A cybercrime group is demanding $8 million after compromising Indonesia's national data center — an amount the government is refusing to pay.
More than 200 government agencies have been disrupted by the cyberattack since June 20, according to Samuel Abrijani Pangerapan, director general of informatics applications with the Communications and Informatics Ministry. He told the Associated Press that these agencies are at both the regional and national levels, and though some of them have returned to operations (such as immigration at airports), others are still not yet operational.
According to Herlan Wijanarko, Indonesia's director of network and IT solutions, the threat actors are holding data hostage and offering a key to access the information in exchange for the $8 million ransom.

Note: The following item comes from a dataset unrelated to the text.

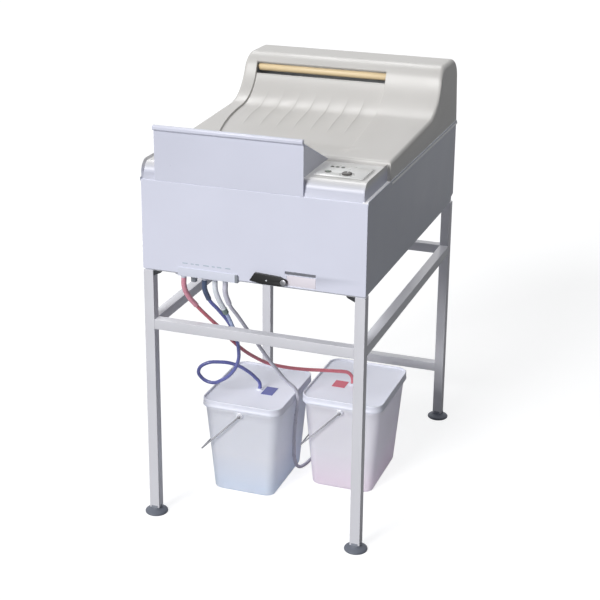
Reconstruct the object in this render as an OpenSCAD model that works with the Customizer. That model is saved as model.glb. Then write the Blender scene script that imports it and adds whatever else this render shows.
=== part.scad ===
// Roller film processor on a four-leg tube stand, with two lidded solution pails under it.
// Millimetres, +Z up, +X to the machine's right, the operator's side is -Y.
// The origin is on the floor, under the middle of the machine.

/* [Cabinet] */
// Width of the cabinet
body_w = 600; // [580:5:660]
// Depth of the cabinet, front to back
body_d = 880; // [870:5:920]
// Height of the side panels
panel_h = 239; // [232:1:282]
// Thickness of the cabinet panels
wall = 4; // [3:0.5:5]
// Height of the dark gap between the side panels and the base pan's underside
reveal_h = 4; // [2:1:8]
// Sheet thickness of the base pan
pan_t = 2; // [1.5:0.5:3]
// Height of the base pan's upturned flange
pan_flange_h = 18; // [10:1:30]
// Length cut off the side panels' rear lower corners
corner_cut = 95; // [60:5:110]

/* [Console] */
// Height of the console above the panels
console_h = 48; // [46:1:60]
// Depth of the console, front to back
console_d = 192; // [186:1:194]
// Radius of the console's rounded front edge
console_r = 30; // [26:1:45]
// How far the console stands in from the cabinet's faces
console_inset = 3; // [2:0.5:4]
// Height of the film feed channel below the console's top
feed_drop = 22; // [20:1:24]

/* [Film path] */
// Width of the exit slot and of the film recess below it
slot_w = 390; // [370:5:400]
// How far the film path's middle lies to the left of the cabinet's middle
film_shift = 63; // [55:1:70]
// Depth of the film recess in the cover
recess_depth = 4; // [2:0.5:5]
// Number of ribs in the film recess
rib_count = 7; // [3:1:9]
// Width of a rib
rib_w = 3; // [2:0.5:5]
// Height of a rib above the recess
rib_h = 2.5; // [1:0.5:3.5]
// Height of the exit slot
slot_h = 28; // [26:1:30]

/* [Cover] */
// Wall thickness of the cover
cover_t = 4; // [3:0.5:5]
// Height of the cover's front lip above the panels
lip_h = 53; // [50:1:58]
// Rise of the cover's gentle slope
slope_rise = 16; // [12:1:18]
// Distance from the cover's rear face to the foot of its steep front
tower_foot = 295; // [293:1:300]
// Radius of the hollow curve at the foot of the tower
hollow_r = 125; // [120:1:128]
// Steepest angle of the tower's front
steep_angle = 72; // [71:1:74]
// Radius of the tower's top front edge
brow_r = 54; // [50:1:56]
// Radius of the tower's upper side corners
shoulder_r = 18; // [14:2:44]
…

Communication and Informatics Minister Budi Arie Setiadi, however, told the AP that the government will not pay the ransom. Instead the National Cyber and Crypto Agency is carrying out forensics as the center does its best to recover from the attack.
The head of the crypto agency also noted that it detected a sample of LockBit 3.0 ransomware.
"The disruption to the national data center and days-long needed to recover the system means this ransomware attack was extraordinary," said Pratama Persadha, Indonesia's Cybersecurity Research Institute chairman. "It shows that our cyber infrastructure and its server systems were not being handled well."
This is the most severe cyberattack on the country's government agencies and companies since 2017.